Aquí se encara el estudio de un mal que siempre ha sido considerado, con razón, el mal de males: La Ceguera. De todas aquellas penurias que pueda padecer el ser humano, la ceguera es el símbolo de una privación extrema, intolerable, cruel.
Es unánime el sentimiento de que el ciego es alguien muy desafortunado. Hay que reconocer, sin embargo, que en este tiempo se abre camino otra actitud que apunta no solo a superar las causas de la ceguera mediante asombrosos avances tecnológicos, sino también a promover en aquellos que deben sobrellevar la enfermedad una actitud positiva ante su situación y ante la vida en general.

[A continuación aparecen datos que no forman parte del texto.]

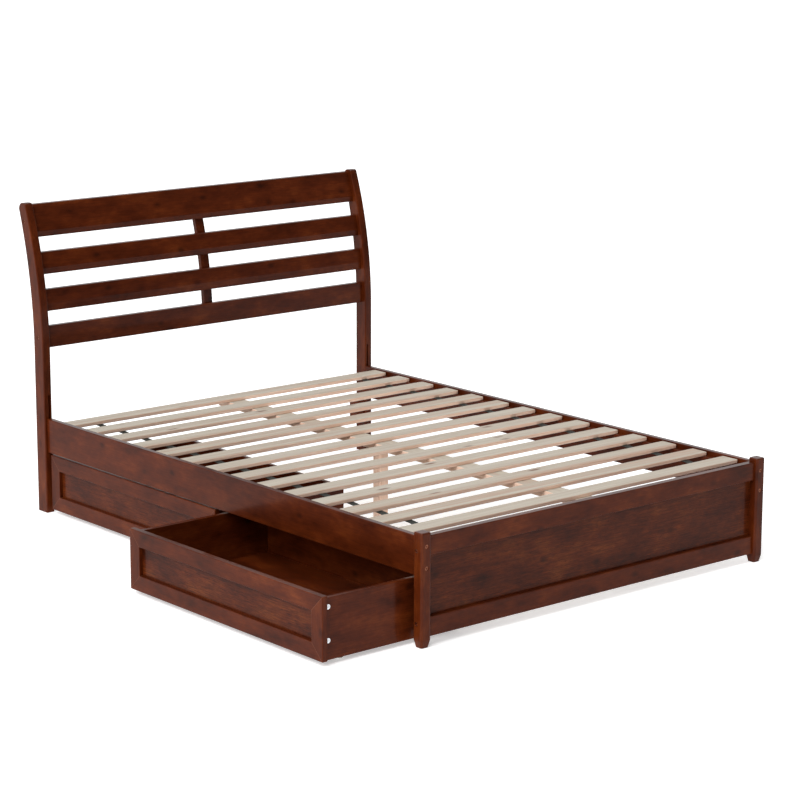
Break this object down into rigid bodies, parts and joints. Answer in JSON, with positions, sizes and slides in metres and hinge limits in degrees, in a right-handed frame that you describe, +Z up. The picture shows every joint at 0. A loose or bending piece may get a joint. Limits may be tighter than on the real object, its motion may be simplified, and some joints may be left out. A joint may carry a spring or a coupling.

Llevada a extremos indebidos, esta actitud podría convertirse en autosugestión, en autoengaño. Pero en su justa medida implica tomar la realidad tal como es, con sus luces y sus sombras, extrayendo de ella a partir de allí lo mejor de sus posibilidades efectivas.
Todos los enfermos y discapacitados tienen por delante una nueva vida si, en vez de convertirse en objeto de lamentos propios y ajenos, enumeran el haz de posibilidades que aún quedan en sus manos: un mundo auditivo, sensible, espiritual, físico de extraordinarias proporciones.
Para ello es toda la actitud ante la vida que debe cambiar. Nuestra inercia cultural nos impulsa a exigir de la vida lo que ella no nos puede dar; salud perfecta, inmortalidad, ausencia total de preocupaciones. Si esta es nuestra expectativa o exigencia, cualquier descenso de ese máximo de 100 puntos es vivido como una privación. La vida puede ser interpretada, en cambio, como un don maravilloso cuya valía reside en cada instante.
Vale la pena vivir siquiera para contemplar este atardecer, sentir esta voz amada, para oír esta música, para participar de este evento. Esto solo justifica la vida, porque la vida, todo lo que ella trae, es un don. La gratitud ante el don consiste en gozarlo al máximo, aceptando sus posibilidades. En respirar este aire a fondo, en oír, ver, sentir, hablar, pensar, amar, hasta donde se pueda o lo permita nuestra naturaleza.
El tiempo que vale en este intento, es el tiempo presente. Vivir es vivir ahora. No ayer, en ese ayer que trae recuerdos dulces o amargos. No mañana, en ese futuro que excita el temor o la ambición. No; vivir es agradecer el instante y serlo enteramente. Desde esta filosofía es posible imaginar una estrategia para la enfermedad. Es posible hallar un sentido a la muerte: ella es, simplemente, la frontera del don que, por darse a criaturas, es necesariamente limitado. La muerte es el límite que obliga a maximizar la vida.